Not every school uses plus/minus. Some stick to whole letters only, in which case every A is 4.0 and every B is 3.0. This changes the GPA calculation only in that A− disappears — the credit weighting works the same way. When comparing GPAs across schools, it's worth noting which scheme each transcript uses, because a 3.8 on a plus/minus scale is arguably stronger than a 3.8 on a letter-only scale, since the plus/minus version is averaging over a finer-grained distribution.
Pass-fail, withdrawals, and courses that don't count
A pass (P) in a pass-fail course typically doesn't contribute grade points or credit hours to the GPA. It shows up on the transcript as completed but is invisible to the average. A fail (F) in a pass-fail course usually does count, and it counts as 0.0 for however many credits the course was worth. The asymmetry is deliberate: pass-fail lets you take a course without inflating your GPA, but it doesn't let you dodge the penalty for failing.
Withdrawals (W) generally don't count toward GPA. Incompletes (I) don't count until a grade is posted. Audit courses don't count, period. All of these rules affect which courses show up in the denominator of your GPA formula, which is part of why two students with identical letter grades can end up with different GPAs if one of them audited a hard course and the other took it for credit.
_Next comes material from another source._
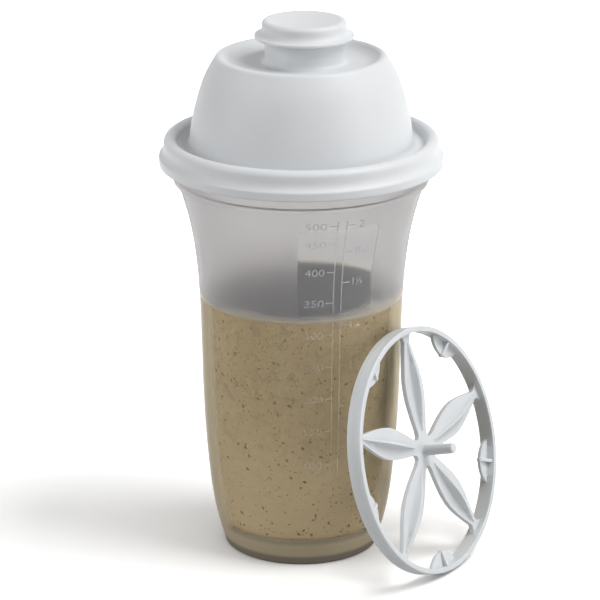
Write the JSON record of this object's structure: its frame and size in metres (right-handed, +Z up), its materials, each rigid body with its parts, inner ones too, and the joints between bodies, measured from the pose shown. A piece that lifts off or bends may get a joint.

Weighted GPAs are the same formula with different inputs
Everything above describes unweighted GPA on the 4.0 scale. A weighted GPA uses the same credit-weighted average, but the grade points for honours, AP, and IB courses are boosted — typically +0.5 for Honours and +1.0 for AP/IB. An A in AP Chemistry becomes 5.0 instead of 4.0; a B in Honours English becomes 3.5 instead of 3.0. Everything else is identical.
An unweighted GPA reports all courses on the straight 4.0 scale regardless of rigour. Colleges often recalculate transcripts to unweighted internally so that applicants from schools with different weighting policies can be compared on a common scale. This is why you'll see both numbers on many transcripts — and why knowing how each one is built helps you read admissions criteria without being misled by the headline number.
The arithmetic is genuinely simple once you see it laid out. The interesting part is what the formula rewards: taking more credits of the hardest material you can handle, where your performance actually lifts the weighted average. Doing well in a 1-credit elective feels good, but it barely moves the number. Doing well in four 4-credit core courses is how transcripts get built.